Regan Tamihere
- Full name: Regan Brett Tamihere
- Date of birth: 17 April 1984 (age 40)
- Height: 186 cm (6 ft 1 in)
- Weight: 96 kg (212 lb)
- School: Papatoetoe High School
- Notable relative(s): John Tamihere (uncle)

Rugby union career
- Position(s): Flanker

Provincial / State sides
- Years: Team / Apps / (Points)
- 2005–06: North Harbour / 15 / (5)
- 2011: Otago / 5 / (0)

Super Rugby
- Years: Team / Apps / (Points)
- 2006: Blues / 1 / (0)

= Regan Tamihere =

Regan Brett Tamihere (born 17 April 1984) is a New Zealand former professional rugby union player.

Raised in Auckland, Tamihere is a nephew of former NZ Labour member of parliament John Tamihere.
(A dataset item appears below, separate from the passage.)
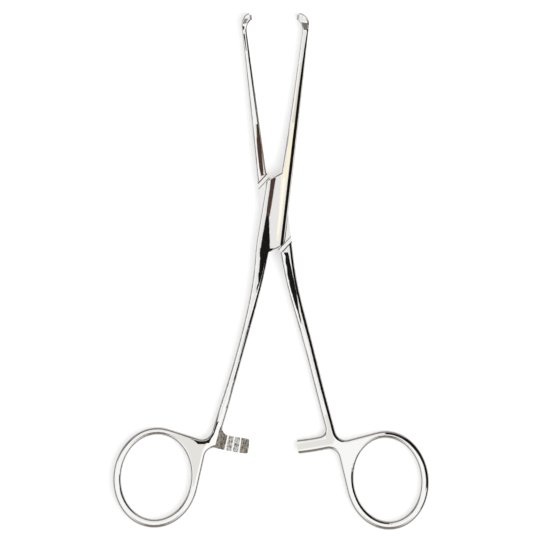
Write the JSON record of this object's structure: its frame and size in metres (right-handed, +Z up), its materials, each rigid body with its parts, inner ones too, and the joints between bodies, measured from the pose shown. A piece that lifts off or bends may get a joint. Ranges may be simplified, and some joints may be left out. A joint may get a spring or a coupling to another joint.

Another uncle, David Wayne Tamihere, was convicted of the murder of Swedish backpackers Urban Höglin and Heidi Paakkonen in a high-profile case. He was educated at Papatoetoe High School in southeast Auckland.
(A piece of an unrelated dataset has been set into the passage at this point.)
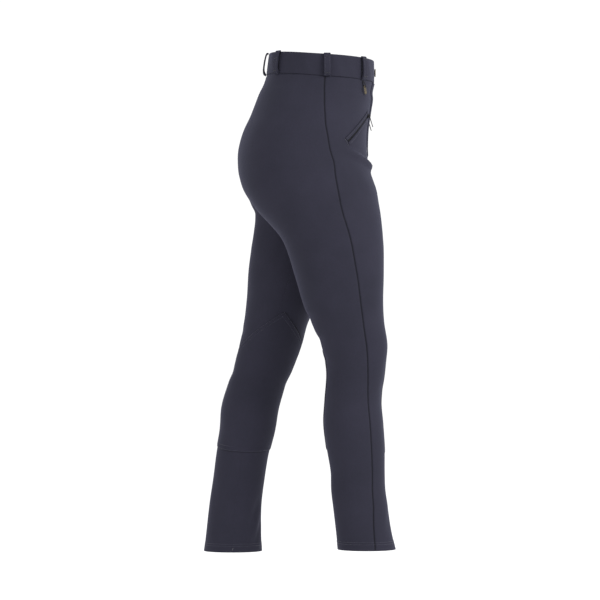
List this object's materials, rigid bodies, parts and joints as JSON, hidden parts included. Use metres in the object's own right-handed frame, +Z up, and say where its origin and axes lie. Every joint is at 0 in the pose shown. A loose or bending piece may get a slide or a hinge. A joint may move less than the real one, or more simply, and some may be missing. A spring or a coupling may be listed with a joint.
{
  "type": "pair of riding breeches",
  "caption": "Worn riding breeches in mid stride with a looped waistband, fly, slanted front zip pockets, inner knee patches and open hems.",
  "frame": {"origin": "middle of the waistband's ring, halfway up the band, where the wearer's waist holds the breeches up", "axes": "+X forwards, the way the wearer walks; +Y the wearer's left; +Z up"},
  "size_m": [0.3671, 0.3448, 0.961],
  "materials": {
    "navy_cloth": "matt, dark navy stretch cloth with a fine plain face",
    "navy_band_cloth": "the same cloth folded and faced, dark navy and matt",
    "black_cord": "matt black braided cord",
    "black_zip": "satin black nylon coil",
    "black_metal": "satin black lacquered metal",
    "antique_brass": "darkened antique brass, satin"
  },
  "bodies": {
    "garment": {"front_right": "navy_cloth", "front_left": "navy_cloth", "back_right": "navy_cloth", "back_left": "navy_cloth", "fly_front": "navy_cloth", "knee_patch_right": "navy_cloth", "knee_patch_left": "navy_cloth", "pocket_welt_upper_right": "navy_cloth", "pocket_welt_upper_left": "navy_cloth", "pocket_welt_lower_right": "navy_cloth", "pocket_welt_lower_left": "navy_cloth", "waistband": "navy_band_cloth", "belt_loop_back": "navy_band_cloth", "belt_loop_back_left": "navy_band_cloth", "belt_loop_back_right": "navy_band_cloth", "belt_loop_side_left": "navy_band_cloth", "belt_loop_side_right": "navy_band_cloth", "belt_loop_front_left": "navy_band_cloth", "belt_loop_front_right": "navy_band_cloth", "pocket_zip_right": "black_zip", "pocket_zip_left": "black_zip", "pocket_slider_right": "black_metal", "pocket_slider_left": "black_metal", "waist_button": "antique_brass", "tag_cord": "black_cord"},
    "pull_right": {"pocket_pull_right": "black_metal"},
    "pull_left": {"pocket_pull_left": "black_metal"},
    "tag": {"brass_tag": "antique_brass"}
  },
  "joints": [
    {"name": "pull_right_swing", "type": "hinge", "parent": "garment", "child": "pull_right", "pos_m": [0.09029, -0.0635, -0.09591], "axis": [-0.2482, -0.9687, 0], "range_deg": [-16, 100]},
    {"name": "pull_left_swing", "type": "hinge", "parent": "garment", "child": "pull_left", "pos_m": [0.09029, 0.0635, -0.09591], "axis": [0.2482, -0.9687, 0], "range_deg": [-16, 100]},
    {"name": "tag_swing", "type": "hinge", "parent": "garment", "child": "tag", "pos_m": [0.08087, -0.08724, -0.0426], "axis": [0.8172, -0.5763, 0], "range_deg": [-45, 45]}
  ]
}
Tamihere, a flanker, debuted for North Harbour in 2005 and the following year was a member their historic Ranfurly Shield-winning team. He made a Blues appearance off the bench against the NSW Waratahs in Sydney during the 2006 Super 14 season. Although contracted by the Blues for 2007, Tamihere was informed by incoming coach Wayne Pivac that he wouldn't be called upon, so made the decision to walk away from rugby and join the police.

Based in Otahuhu, Tamihere remained involved in rugby with the Counties Manukau Police team and took leave in 2011 to play a provincial season for Otago. He rose to the position of Māori Responsiveness Manager for the Counties Manukau police district. In 2023, Tamihere resigned from the police, having been found to have breached COVID-19 restrictions when in 2021 he took a group of people across the Auckland border in his unmarked police car, to attend a tangi.